▶ _Given exercise_:
Every line must be returned precisely as it is written.

————————

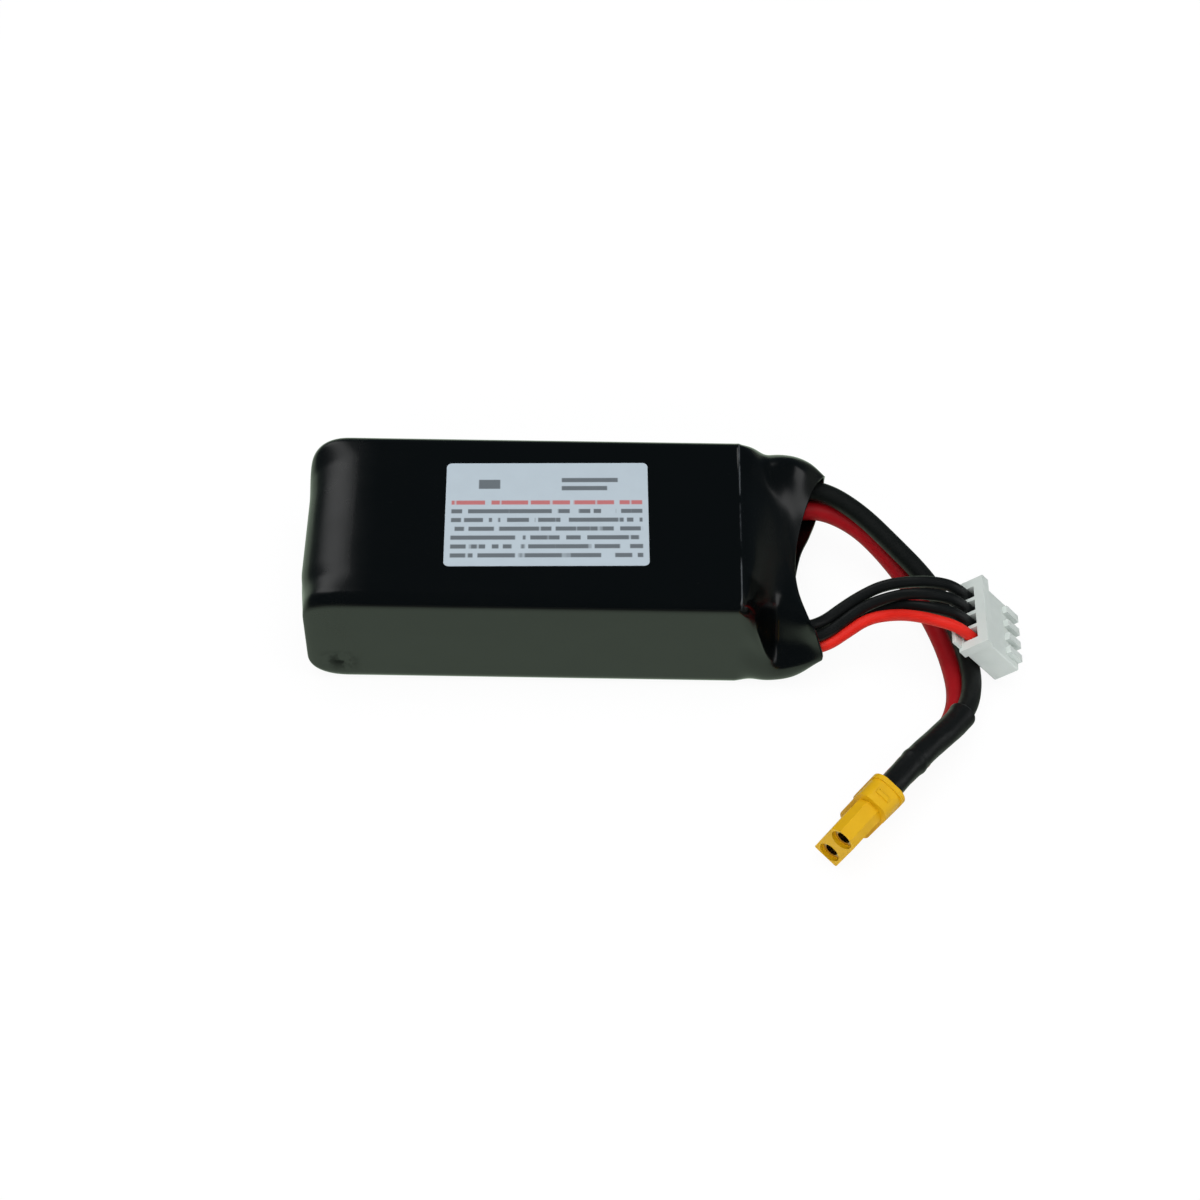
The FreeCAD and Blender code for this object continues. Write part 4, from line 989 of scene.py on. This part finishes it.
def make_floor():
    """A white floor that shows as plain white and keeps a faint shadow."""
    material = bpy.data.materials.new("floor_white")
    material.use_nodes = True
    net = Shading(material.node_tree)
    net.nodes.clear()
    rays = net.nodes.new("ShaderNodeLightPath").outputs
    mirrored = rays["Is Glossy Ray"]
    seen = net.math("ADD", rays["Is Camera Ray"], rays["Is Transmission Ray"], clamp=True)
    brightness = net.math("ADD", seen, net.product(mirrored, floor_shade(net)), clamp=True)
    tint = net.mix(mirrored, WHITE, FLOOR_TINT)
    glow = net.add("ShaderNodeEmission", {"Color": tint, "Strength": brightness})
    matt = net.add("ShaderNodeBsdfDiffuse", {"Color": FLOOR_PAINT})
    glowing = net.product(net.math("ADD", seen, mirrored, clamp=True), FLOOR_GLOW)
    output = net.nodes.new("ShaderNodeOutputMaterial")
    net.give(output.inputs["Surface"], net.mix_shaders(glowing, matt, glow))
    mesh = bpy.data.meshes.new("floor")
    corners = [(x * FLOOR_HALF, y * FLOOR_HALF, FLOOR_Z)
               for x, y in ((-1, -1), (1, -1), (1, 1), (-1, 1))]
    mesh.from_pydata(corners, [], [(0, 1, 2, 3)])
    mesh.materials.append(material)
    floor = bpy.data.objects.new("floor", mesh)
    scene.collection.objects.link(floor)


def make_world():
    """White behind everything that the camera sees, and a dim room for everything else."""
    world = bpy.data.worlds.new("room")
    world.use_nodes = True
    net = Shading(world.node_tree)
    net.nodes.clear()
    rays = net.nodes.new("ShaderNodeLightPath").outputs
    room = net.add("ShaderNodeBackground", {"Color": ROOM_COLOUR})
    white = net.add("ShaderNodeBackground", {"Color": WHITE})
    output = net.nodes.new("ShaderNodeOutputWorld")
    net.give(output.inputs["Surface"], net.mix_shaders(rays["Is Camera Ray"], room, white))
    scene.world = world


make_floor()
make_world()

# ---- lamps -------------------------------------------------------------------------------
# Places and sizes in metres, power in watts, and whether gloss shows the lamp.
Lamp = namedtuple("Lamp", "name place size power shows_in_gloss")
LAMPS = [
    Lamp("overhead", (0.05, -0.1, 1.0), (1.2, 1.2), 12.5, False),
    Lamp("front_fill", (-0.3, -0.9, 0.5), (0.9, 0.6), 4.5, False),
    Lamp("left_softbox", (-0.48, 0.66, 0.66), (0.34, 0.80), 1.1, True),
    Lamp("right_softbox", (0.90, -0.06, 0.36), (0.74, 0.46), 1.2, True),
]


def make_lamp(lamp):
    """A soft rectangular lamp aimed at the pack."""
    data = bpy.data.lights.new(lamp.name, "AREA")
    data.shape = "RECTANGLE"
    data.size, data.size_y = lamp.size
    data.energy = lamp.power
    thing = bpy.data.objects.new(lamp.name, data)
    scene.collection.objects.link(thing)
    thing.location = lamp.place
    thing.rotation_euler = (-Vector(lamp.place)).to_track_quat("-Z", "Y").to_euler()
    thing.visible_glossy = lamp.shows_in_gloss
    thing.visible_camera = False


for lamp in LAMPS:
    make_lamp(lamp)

————————

▶ _Full answer_:
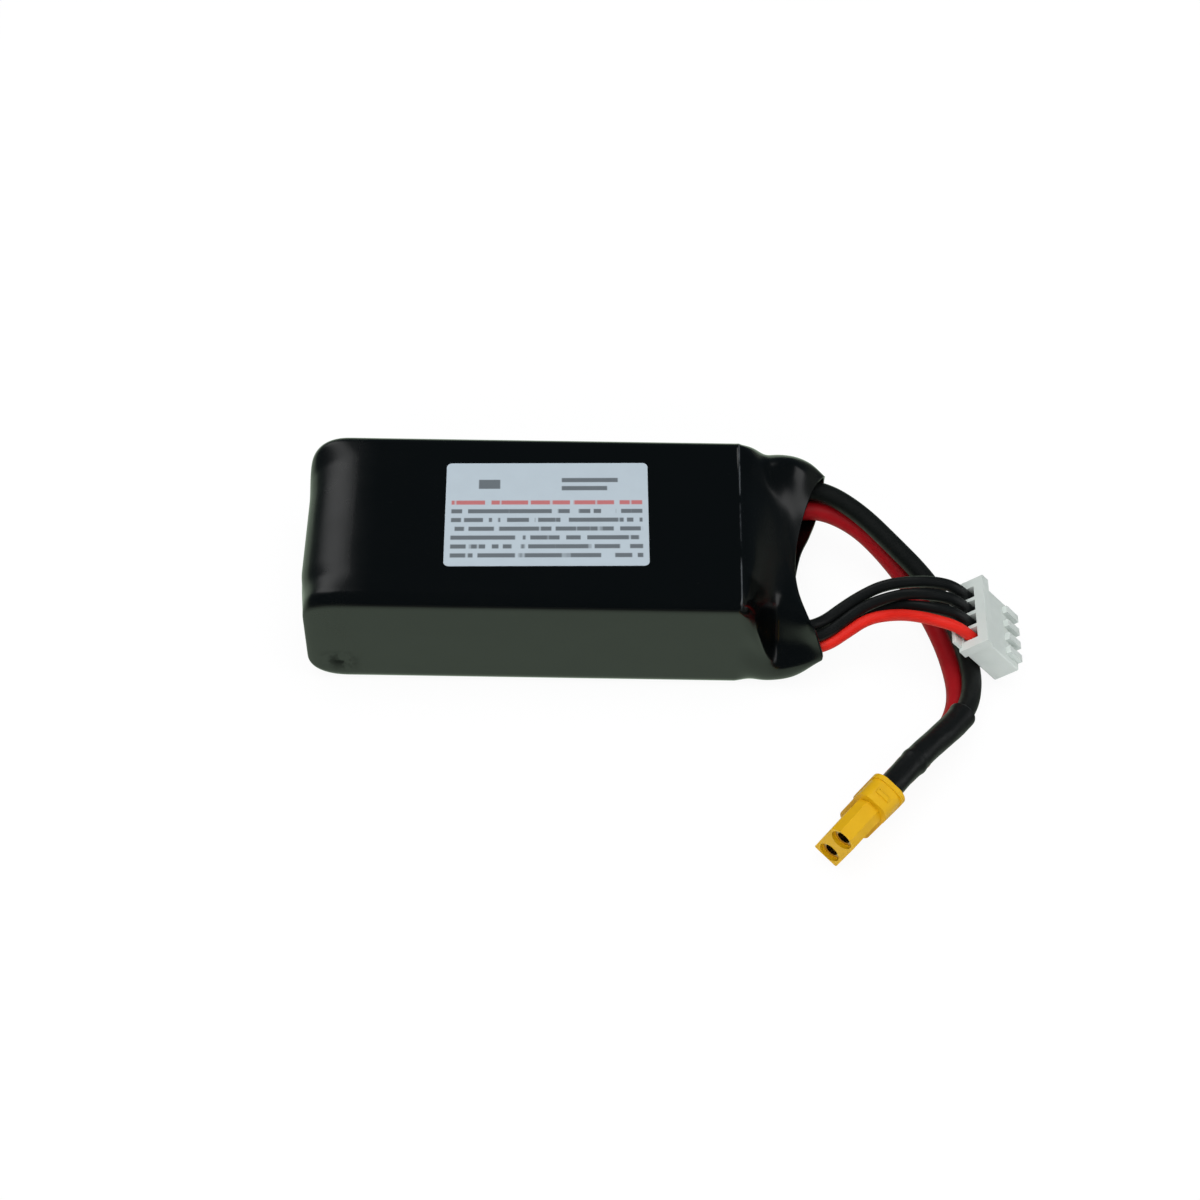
The FreeCAD and Blender code for this object continues. Write part 4, from line 989 of scene.py on. This part finishes it.
def make_floor():
    """A white floor that shows as plain white and keeps a faint shadow."""
    material = bpy.data.materials.new("floor_white")
    material.use_nodes = True
    net = Shading(material.node_tree)
    net.nodes.clear()
    rays = net.nodes.new("ShaderNodeLightPath").outputs
    mirrored = rays["Is Glossy Ray"]
    seen = net.math("ADD", rays["Is Camera Ray"], rays["Is Transmission Ray"], clamp=True)
    brightness = net.math("ADD", seen, net.product(mirrored, floor_shade(net)), clamp=True)
    tint = net.mix(mirrored, WHITE, FLOOR_TINT)
    glow = net.add("ShaderNodeEmission", {"Color": tint, "Strength": brightness})
    matt = net.add("ShaderNodeBsdfDiffuse", {"Color": FLOOR_PAINT})
    glowing = net.product(net.math("ADD", seen, mirrored, clamp=True), FLOOR_GLOW)
    output = net.nodes.new("ShaderNodeOutputMaterial")
    net.give(output.inputs["Surface"], net.mix_shaders(glowing, matt, glow))
    mesh = bpy.data.meshes.new("floor")
    corners = [(x * FLOOR_HALF, y * FLOOR_HALF, FLOOR_Z)
               for x, y in ((-1, -1), (1, -1), (1, 1), (-1, 1))]
    mesh.from_pydata(corners, [], [(0, 1, 2, 3)])
    mesh.materials.append(material)
    floor = bpy.data.objects.new("floor", mesh)
    scene.collection.objects.link(floor)


def make_world():
    """White behind everything that the camera sees, and a dim room for everything else."""
    world = bpy.data.worlds.new("room")
    world.use_nodes = True
    net = Shading(world.node_tree)
    net.nodes.clear()
    rays = net.nodes.new("ShaderNodeLightPath").outputs
    room = net.add("ShaderNodeBackground", {"Color": ROOM_COLOUR})
    white = net.add("ShaderNodeBackground", {"Color": WHITE})
    output = net.nodes.new("ShaderNodeOutputWorld")
    net.give(output.inputs["Surface"], net.mix_shaders(rays["Is Camera Ray"], room, white))
    scene.world = world


make_floor()
make_world()

# ---- lamps -------------------------------------------------------------------------------
# Places and sizes in metres, power in watts, and whether gloss shows the lamp.
Lamp = namedtuple("Lamp", "name place size power shows_in_gloss")
LAMPS = [
    Lamp("overhead", (0.05, -0.1, 1.0), (1.2, 1.2), 12.5, False),
    Lamp("front_fill", (-0.3, -0.9, 0.5), (0.9, 0.6), 4.5, False),
    Lamp("left_softbox", (-0.48, 0.66, 0.66), (0.34, 0.80), 1.1, True),
    Lamp("right_softbox", (0.90, -0.06, 0.36), (0.74, 0.46), 1.2, True),
]


def make_lamp(lamp):
    """A soft rectangular lamp aimed at the pack."""
    data = bpy.data.lights.new(lamp.name, "AREA")
    data.shape = "RECTANGLE"
    data.size, data.size_y = lamp.size
    data.energy = lamp.power
    thing = bpy.data.objects.new(lamp.name, data)
    scene.collection.objects.link(thing)
    thing.location = lamp.place
    thing.rotation_euler = (-Vector(lamp.place)).to_track_quat("-Z", "Y").to_euler()
    thing.visible_glossy = lamp.shows_in_gloss
    thing.visible_camera = False


for lamp in LAMPS:
    make_lamp(lamp)